2026 Takeaway: Brevity is the Soul of (Game Design) Wit
In an era where games are often bloated with 100-hour open worlds, skill trees, and crafting systems that require a PhD to understand, Limbo’s greatest strength in 2026 is its restraint. The game is about three hours long.
That’s it. No filler. No pointless collect-a-thons. No tedious side quests. Just a razor-sharp, tightly-paced nightmare that respects your time. Each screen is meticulously crafted to introduce a new puzzle or twist on an old one. It’s a stark, sarcastic rebellion against the “content is king” mindset that plagues modern gaming. Limbo proves that a short, perfect experience is infinitely more valuable than a long, mediocre one.
The Enduring Mystery: Are We Dead or Just Very Confused?
And then, of course, there’s the ending. Fifteen years later, and we’re still debating what the heck it all means.
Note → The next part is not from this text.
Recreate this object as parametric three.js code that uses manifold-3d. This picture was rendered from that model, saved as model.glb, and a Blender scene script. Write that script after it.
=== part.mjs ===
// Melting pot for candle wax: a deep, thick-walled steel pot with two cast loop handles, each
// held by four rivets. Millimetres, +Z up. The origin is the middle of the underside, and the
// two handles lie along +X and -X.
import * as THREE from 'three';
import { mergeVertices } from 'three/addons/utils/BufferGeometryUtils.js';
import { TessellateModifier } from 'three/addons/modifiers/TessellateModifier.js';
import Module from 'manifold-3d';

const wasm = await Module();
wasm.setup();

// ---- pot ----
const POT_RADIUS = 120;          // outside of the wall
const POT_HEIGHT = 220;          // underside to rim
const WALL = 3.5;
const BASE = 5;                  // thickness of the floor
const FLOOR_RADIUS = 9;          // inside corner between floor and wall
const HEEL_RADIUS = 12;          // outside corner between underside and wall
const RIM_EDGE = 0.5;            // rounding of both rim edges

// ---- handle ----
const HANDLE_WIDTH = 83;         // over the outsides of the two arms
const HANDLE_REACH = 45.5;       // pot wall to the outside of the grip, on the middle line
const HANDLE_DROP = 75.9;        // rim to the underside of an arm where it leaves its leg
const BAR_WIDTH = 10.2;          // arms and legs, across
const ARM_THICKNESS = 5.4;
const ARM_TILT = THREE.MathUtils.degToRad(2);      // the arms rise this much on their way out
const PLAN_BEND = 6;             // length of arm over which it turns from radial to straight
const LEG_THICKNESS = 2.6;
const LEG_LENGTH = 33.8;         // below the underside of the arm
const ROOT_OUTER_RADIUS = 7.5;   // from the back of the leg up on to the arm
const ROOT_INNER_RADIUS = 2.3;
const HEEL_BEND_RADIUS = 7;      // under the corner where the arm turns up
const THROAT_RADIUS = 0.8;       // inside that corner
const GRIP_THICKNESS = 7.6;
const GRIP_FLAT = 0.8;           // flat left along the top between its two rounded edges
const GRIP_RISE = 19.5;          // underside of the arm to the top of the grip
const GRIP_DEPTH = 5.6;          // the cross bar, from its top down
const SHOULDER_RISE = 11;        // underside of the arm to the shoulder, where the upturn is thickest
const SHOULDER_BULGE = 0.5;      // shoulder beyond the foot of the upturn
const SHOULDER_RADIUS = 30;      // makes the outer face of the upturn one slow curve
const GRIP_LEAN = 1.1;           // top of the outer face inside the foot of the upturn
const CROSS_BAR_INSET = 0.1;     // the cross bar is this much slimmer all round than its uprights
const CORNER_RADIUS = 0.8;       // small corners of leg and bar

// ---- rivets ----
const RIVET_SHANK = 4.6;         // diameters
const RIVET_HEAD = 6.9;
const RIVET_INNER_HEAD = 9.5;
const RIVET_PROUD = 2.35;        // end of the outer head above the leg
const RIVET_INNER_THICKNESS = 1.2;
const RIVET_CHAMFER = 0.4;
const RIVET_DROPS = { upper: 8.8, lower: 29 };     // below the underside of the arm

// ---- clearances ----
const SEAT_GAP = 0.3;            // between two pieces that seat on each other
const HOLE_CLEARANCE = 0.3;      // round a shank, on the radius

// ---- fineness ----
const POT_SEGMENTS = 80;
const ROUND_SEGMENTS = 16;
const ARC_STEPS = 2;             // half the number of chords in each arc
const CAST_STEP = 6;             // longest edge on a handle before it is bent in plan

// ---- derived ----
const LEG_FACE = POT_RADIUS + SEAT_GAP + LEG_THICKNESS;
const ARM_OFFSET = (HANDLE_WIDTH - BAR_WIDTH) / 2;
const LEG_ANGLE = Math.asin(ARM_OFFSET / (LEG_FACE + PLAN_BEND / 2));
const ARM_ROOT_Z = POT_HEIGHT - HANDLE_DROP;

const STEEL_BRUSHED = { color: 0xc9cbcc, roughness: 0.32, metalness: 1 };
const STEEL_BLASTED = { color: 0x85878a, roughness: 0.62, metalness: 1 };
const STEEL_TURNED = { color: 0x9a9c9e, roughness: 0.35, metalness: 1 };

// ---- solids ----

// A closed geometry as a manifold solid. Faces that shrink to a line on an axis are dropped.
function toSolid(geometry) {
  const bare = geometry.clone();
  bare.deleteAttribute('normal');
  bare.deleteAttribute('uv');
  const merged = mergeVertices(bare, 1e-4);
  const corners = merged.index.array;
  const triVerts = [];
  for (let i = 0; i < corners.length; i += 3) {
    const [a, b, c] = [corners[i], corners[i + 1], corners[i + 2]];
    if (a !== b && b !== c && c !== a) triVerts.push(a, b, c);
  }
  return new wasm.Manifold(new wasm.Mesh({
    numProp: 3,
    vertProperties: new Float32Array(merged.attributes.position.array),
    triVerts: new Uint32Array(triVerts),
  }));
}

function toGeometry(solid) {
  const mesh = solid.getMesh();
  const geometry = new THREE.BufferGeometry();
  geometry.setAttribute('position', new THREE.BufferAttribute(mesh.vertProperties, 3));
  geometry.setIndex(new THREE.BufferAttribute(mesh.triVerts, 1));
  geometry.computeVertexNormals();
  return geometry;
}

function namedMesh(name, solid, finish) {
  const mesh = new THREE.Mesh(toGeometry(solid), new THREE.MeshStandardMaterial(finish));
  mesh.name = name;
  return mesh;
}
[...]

Is the boy dead? Is the sister dead? Did they die in a tragic treehouse accident or a car crash? Are they both in purgatory? Is the final scene with his sister a happy reunion or a trick of a malevolent, hopeless afterlife?
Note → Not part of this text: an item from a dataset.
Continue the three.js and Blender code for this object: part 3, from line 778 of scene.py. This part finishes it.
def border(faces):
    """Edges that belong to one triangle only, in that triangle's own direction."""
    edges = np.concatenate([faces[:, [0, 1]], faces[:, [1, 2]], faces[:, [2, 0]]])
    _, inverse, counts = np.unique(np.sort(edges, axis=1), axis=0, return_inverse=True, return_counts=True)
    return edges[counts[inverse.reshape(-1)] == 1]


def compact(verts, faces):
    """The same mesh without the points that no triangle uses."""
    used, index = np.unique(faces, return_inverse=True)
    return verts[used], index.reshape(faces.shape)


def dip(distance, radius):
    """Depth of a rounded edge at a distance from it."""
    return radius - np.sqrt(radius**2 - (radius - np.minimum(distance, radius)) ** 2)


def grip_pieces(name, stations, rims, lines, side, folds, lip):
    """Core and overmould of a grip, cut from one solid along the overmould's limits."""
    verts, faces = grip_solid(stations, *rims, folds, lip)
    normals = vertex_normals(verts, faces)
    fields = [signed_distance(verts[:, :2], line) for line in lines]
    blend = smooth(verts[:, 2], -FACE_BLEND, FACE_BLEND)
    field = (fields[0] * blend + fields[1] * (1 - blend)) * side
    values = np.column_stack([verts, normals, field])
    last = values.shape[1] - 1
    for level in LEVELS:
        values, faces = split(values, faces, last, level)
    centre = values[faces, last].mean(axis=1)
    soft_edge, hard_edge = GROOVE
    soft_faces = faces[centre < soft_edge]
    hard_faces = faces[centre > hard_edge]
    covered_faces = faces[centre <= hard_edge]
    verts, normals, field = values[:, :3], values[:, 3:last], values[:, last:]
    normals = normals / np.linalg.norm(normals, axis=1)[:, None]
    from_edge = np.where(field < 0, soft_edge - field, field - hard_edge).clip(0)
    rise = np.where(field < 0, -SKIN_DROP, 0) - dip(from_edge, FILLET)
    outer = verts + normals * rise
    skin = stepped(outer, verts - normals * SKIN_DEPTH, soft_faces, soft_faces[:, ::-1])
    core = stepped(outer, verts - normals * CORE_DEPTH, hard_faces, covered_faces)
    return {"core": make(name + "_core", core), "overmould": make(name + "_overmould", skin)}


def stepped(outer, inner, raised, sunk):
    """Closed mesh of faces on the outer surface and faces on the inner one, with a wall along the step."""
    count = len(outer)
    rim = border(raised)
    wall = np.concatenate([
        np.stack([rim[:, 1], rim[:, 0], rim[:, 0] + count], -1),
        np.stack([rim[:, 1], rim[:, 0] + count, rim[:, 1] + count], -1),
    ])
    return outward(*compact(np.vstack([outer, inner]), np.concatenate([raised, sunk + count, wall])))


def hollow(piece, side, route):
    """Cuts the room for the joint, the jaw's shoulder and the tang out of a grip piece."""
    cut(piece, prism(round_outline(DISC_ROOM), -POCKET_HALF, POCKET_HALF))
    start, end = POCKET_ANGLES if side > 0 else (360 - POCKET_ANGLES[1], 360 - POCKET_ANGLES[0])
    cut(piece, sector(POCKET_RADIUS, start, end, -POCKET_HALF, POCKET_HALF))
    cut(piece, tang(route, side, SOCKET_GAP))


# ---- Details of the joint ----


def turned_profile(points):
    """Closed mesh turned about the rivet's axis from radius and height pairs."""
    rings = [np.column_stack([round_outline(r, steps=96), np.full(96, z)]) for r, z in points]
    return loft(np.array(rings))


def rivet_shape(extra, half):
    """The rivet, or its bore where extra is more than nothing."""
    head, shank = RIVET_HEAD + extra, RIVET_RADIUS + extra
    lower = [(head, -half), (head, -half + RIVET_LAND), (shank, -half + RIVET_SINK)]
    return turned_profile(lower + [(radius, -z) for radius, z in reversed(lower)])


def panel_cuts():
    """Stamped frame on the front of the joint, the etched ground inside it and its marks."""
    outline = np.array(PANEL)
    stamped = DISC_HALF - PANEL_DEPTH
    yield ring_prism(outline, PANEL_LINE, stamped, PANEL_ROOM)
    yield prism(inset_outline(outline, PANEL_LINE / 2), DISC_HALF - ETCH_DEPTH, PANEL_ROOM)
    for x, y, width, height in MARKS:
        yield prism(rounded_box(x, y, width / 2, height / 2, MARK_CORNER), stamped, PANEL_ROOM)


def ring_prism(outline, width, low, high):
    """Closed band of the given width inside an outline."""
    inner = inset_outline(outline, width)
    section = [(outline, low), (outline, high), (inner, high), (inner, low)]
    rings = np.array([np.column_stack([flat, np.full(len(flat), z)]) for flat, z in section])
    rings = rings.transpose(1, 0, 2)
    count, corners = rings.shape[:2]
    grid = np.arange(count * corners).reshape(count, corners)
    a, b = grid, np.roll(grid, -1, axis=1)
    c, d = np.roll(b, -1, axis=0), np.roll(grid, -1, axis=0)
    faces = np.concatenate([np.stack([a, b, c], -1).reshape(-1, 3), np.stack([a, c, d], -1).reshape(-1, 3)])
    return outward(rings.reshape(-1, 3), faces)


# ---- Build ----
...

The beauty of Limbo is that its story is the ultimate Rorschach test. The game refuses to give you a neat, tidy explanation. Some fans argue the sister is unaware she is dead, and the ending is a moment of horrific realization. Others believe the boy is trapped in an endless cycle of suffering, like Sisyphus pushing his rock.
Here’s my take: the game is a masterclass in narrative ambiguity. It forces you to engage, to theorize, to fill in the blanks with your own fears and interpretations. And in 2026, when games often explain every single plot point with an audio log or a cutscene, that kind of mature, “figure it out yourself” storytelling feels more refreshing—and more terrifying—than ever.
Look, you know me. I’m a cynic. But even I can’t deny that Limbo is a masterpiece. It’s a game that is brutal, beautiful, and brief. So, do yourself a favor and play it—if only to remember a time when a game could say so much by saying absolutely nothing at all.